◆ Aim: Copy out each line in the material below that has the word "frame".

◆ Collected data:
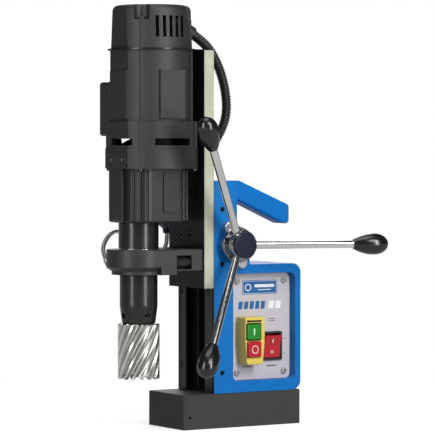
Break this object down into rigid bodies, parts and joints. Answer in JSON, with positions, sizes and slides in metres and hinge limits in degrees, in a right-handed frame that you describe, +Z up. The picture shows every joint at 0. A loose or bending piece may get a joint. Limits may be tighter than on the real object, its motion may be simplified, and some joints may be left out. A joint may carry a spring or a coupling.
{
  "type": "magnetic drill press",
  "caption": "Magnetic-base drill press: electromagnet foot, dovetail column, rack-fed motor carriage with capstan handle, and a keyed arbor holding an annular cutter.",
  "frame": {"origin": "centre of the magnet's underside", "axes": "+Z up along the column, -Y towards the spindle, +X towards the feed capstan and the control panel"},
  "size_m": [0.2151, 0.3066, 0.4857],
  "materials": {
    "magnet_steel": "semi-gloss black",
    "copper_winding": "enamelled wire",
    "epoxy": "cast resin",
    "blue_paint": "gloss",
    "ground_steel": "ground",
    "gib_steel": "ground",
    "black_screw": "black oxide",
    "zinc_screw": "zinc plated",
    "panel_silver": "satin foil",
    "yellow_plastic": "moulded",
    "green_plastic": "moulded",
    "red_plastic": "moulded",
    "black_plastic": "moulded",
    "circuit_green": "solder resist",
    "black_casting": "satin enamel",
    "chrome": "polished",
    "dark_chrome": "polished",
    "bearing_steel": "ground",
    "laminations": "stacked",
    "carbon": "sintered",
    "navy_plastic": "blow moulded",
    "black_rubber": "corrugated",
    "clear_tube": "clear vinyl",
    "high_speed_steel": "ground bright",
    "knob_black": "polished",
    "brass_part": "turned"
  },
  "bodies": {
    "base": {"magnet_base": "magnet_steel", "magnet_coil": "copper_winding", "coil_potting": "epoxy", "housing": "blue_paint", "guide_block": "gib_steel", "gib_strip_left": "gib_steel", "gib_strip_right": "gib_steel", "gib_screws": "black_screw", "gib_adjust_screws": "black_screw", "base_bolts": "black_screw", "carry_handle": "blue_paint", "control_panel": "panel_silver", "panel_screws": "zinc_screw", "switch_housing": "yellow_plastic", "rocker_bezel": "black_plastic", "circuit_board": "circuit_green", "mains_gland": "black_plastic", "conduit_gland_lower": "black_plastic", "pinion_bush": "chrome"},
    "carriage": {"carriage_plate": "ground_steel", "dovetail_slide": "gib_steel", "slide_screws": "black_screw", "feed_rack": "bearing_steel", "spindle_bracket": "black_casting", "bracket_bolts": "black_screw", "quill_tube": "black_casting", "spindle_bearings": "bearing_steel", "gearbox_case": "black_plastic", "motor_flange": "black_plastic", "flange_screws": "zinc_screw", "motor_body": "black_plastic", "stator": "laminations", "carbon_brushes": "carbon", "stay_plate": "black_screw", "motor_cap": "black_plastic", "cap_screws": "zinc_screw", "conduit_gland_upper": "black_plastic", "speed_module": "black_plastic", "rating_plate": "panel_silver", "coolant_bottle": "navy_plastic", "bottle_cap": "black_plastic", "bottle_bracket": "black_casting", "coolant_nipple": "brass_part", "conduit_hose": "black_rubber", "coolant_tube": "clear_tube", "armature_bearings": "bearing_steel"},
    "capstan": {"pinion_shaft": "bearing_steel", "hub": "dark_chrome", "hub_cap": "knob_black", "spokes": "chrome", "knobs": "knob_black"},
    "spindle": {"arbor": "black_casting", "set_screws": "black_screw", "annular_cutter": "high_speed_steel", "spindle_gear": "bearing_steel"},
    "layshaft": {"intermediate_gear": "bearing_steel"},
    "rotor": {"armature": "laminations"},
    "start_button": {"start_button": "green_plastic"},
    "stop_button": {"stop_button": "red_plastic"},
    "magnet_rocker": {"rocker_switch": "red_plastic"}
  },
  "joints": [
    {"name": "carriage_slide", "type": "slide", "parent": "base", "child": "carriage", "axis": [0, 0, 1], "range_m": [-0.112, 0.03], "deforming": ["conduit_hose"]},
    {"name": "capstan_turn", "type": "hinge", "parent": "base", "child": "capstan", "pos_m": [0.04, -0.0137, 0.2113], "axis": [1, 0, 0], "range_deg": [-192, 714]},
    {"name": "spindle_spin", "type": "hinge", "parent": "carriage", "child": "spindle", "pos_m": [0, -0.1161, 0.2], "axis": [0, 0, 1], "continuous": true},
    {"name": "layshaft_spin", "type": "hinge", "parent": "carriage", "child": "layshaft", "pos_m": [0.0182, -0.102, 0.25], "axis": [0, 0, 1], "continuous": true},
    {"name": "rotor_spin", "type": "hinge", "parent": "carriage", "child": "rotor", "pos_m": [0, -0.0987, 0.35], "axis": [0, 0, 1], "continuous": true},
    {"name": "start_press", "type": "slide", "parent": "base", "child": "start_button", "axis": [-1, 0, 0], "range_m": [0, 0.0015], "stiffness_N_per_m": 500, "springref_m": -0.002},
    {"name": "stop_press", "type": "slide", "parent": "base", "child": "stop_button", "axis": [-1, 0, 0], "range_m": [0, 0.003], "stiffness_N_per_m": 500, "springref_m": -0.002},
    {"name": "rocker_tip", "type": "hinge", "parent": "base", "child": "magnet_rocker", "pos_m": [0.028, 0.0465, 0.0915], "axis": [0, 1, 0], "range_deg": [-20, 0]}
  ],
  "couplings": [
    {"joint": "capstan_turn", "follows": "carriage_slide", "rad_per_m": -111.11},
    {"joint": "layshaft_spin", "follows": "spindle_spin", "ratio": -3.6},
    {"joint": "rotor_spin", "follows": "spindle_spin", "ratio": 9.72}
  ]
}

◆ Final result:
Break this object down into rigid bodies, parts and joints. Answer in JSON, with positions, sizes and slides in metres and hinge limits in degrees, in a right-handed frame that you describe, +Z up. The picture shows every joint at 0. A loose or bending piece may get a joint. Limits may be tighter than on the real object, its motion may be simplified, and some joints may be left out. A joint may carry a spring or a coupling.
  "frame": {"origin": "centre of the magnet's underside", "axes": "+Z up along the column, -Y towards the spindle, +X towards the feed capstan and the control panel"},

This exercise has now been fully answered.